Aung San Suu Kyi in the Hague for Rohingya genocide showdown

The once-internationally respected leader is in the Hague to defend against accusations of genocide. Gambia is leading the case against the country, asking the court to invoke emergency measures.

Myanmar’s civilian leader Aung San Suu Kyi arrived at the United Nations’ International Court of Justice in the Hague on Tuesday, defending against accusations of genocide.
The Nobel peace laureate leads a delegation to defend against claims it tried to exterminate minority Rohingya Muslims in a 2017 military crackdown.
Aung, once hailed as a human rights icon, was summoned to the Netherlands after the West African, muslim-majority state of Gambia launched a case against the country for breaching breaching the 1948 Genocide Convention.
Acting on behalf of the 57-nation Organisation of Islamic Cooperation, Gambia will ask the court for emergency measures to stop Myanmar’s “ongoing genocidal actions.”
“The genocidal acts committed during these operations were intended to destroy the Rohingya as a group, in whole or in part, by the use of mass murder, rape and other forms of sexual violence,” Gambia said in its submission to the court.
Her arrival at the court and the subsequent three-day hearing were expected to draw protests from opponents and supporters.
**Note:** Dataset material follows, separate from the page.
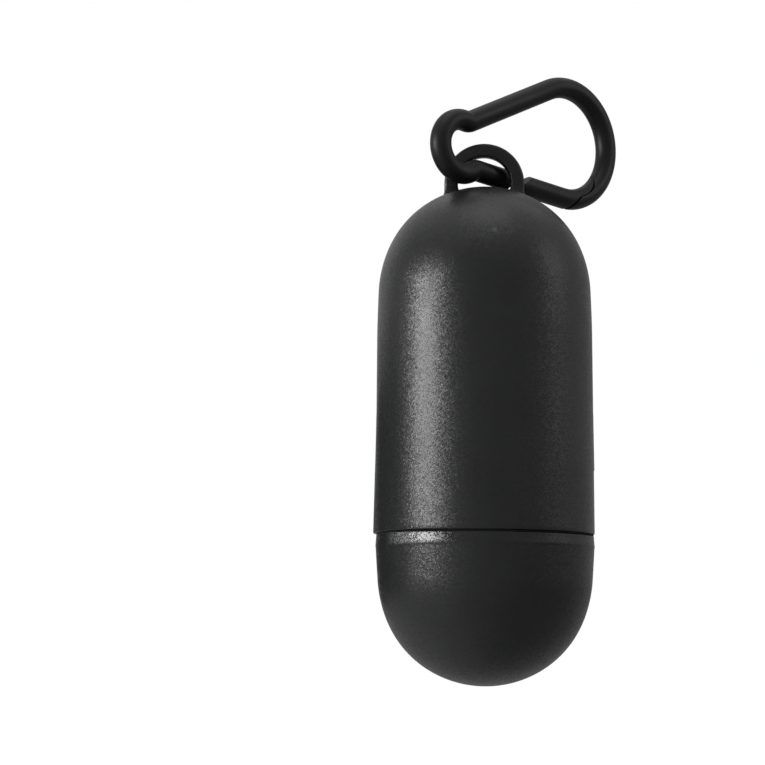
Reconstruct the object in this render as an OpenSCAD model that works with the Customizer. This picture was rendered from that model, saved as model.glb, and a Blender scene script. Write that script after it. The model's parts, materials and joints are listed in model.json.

The case will not deal with the core allegation of genocide, and precedes a wider case that could take years.
The 74-year-old has suffered a dramatic fall from grace over her silence over the plight of the Rohingya, and her defense of the same generals who once kept her under house arrest.

Mass killings
She said she intends to defend the interests of Myanmar, arguing that the court was no jurisdiction and that Myanmar was only targeting Rohingya militants.
UN investigators have accused Myanmar of undertaking mass killings and committing atrocities against Rohingya Muslims with “genocidal intent.”
More than 730,000 Rohingya fled the coastal state of Rakhine during the 2017 campaign and were forced into squalid camps across the border in Bangladesh.
An independent fact-finding mission found soldiers gang-raped women and children, razed villages and burned people alive in their homes during the campaign.

What is genocide?
The 1948 act, signed into international law after the Nazi holocaust, defines genocide as committing any of the following against a national, ethnical, racial or religious group:

  • Killing members of the group;
  • Causing serious bodily or mental harm to members of the group;
  • Deliberately inflicting on the group conditions of life calculated to bring about its physical destruction in whole or in part;
  • Imposing measures intended to prevent births within the group;
  • Forcibly transferring children of the group to another group.

Punishable offences under the treaty include: genocide; conspiracy to commit genocide; direct and public incitement to commit genocide; attempt to commit genocide; complicity in genocide.
This current proceedings are only the third genocide case filed at the court since World War Two.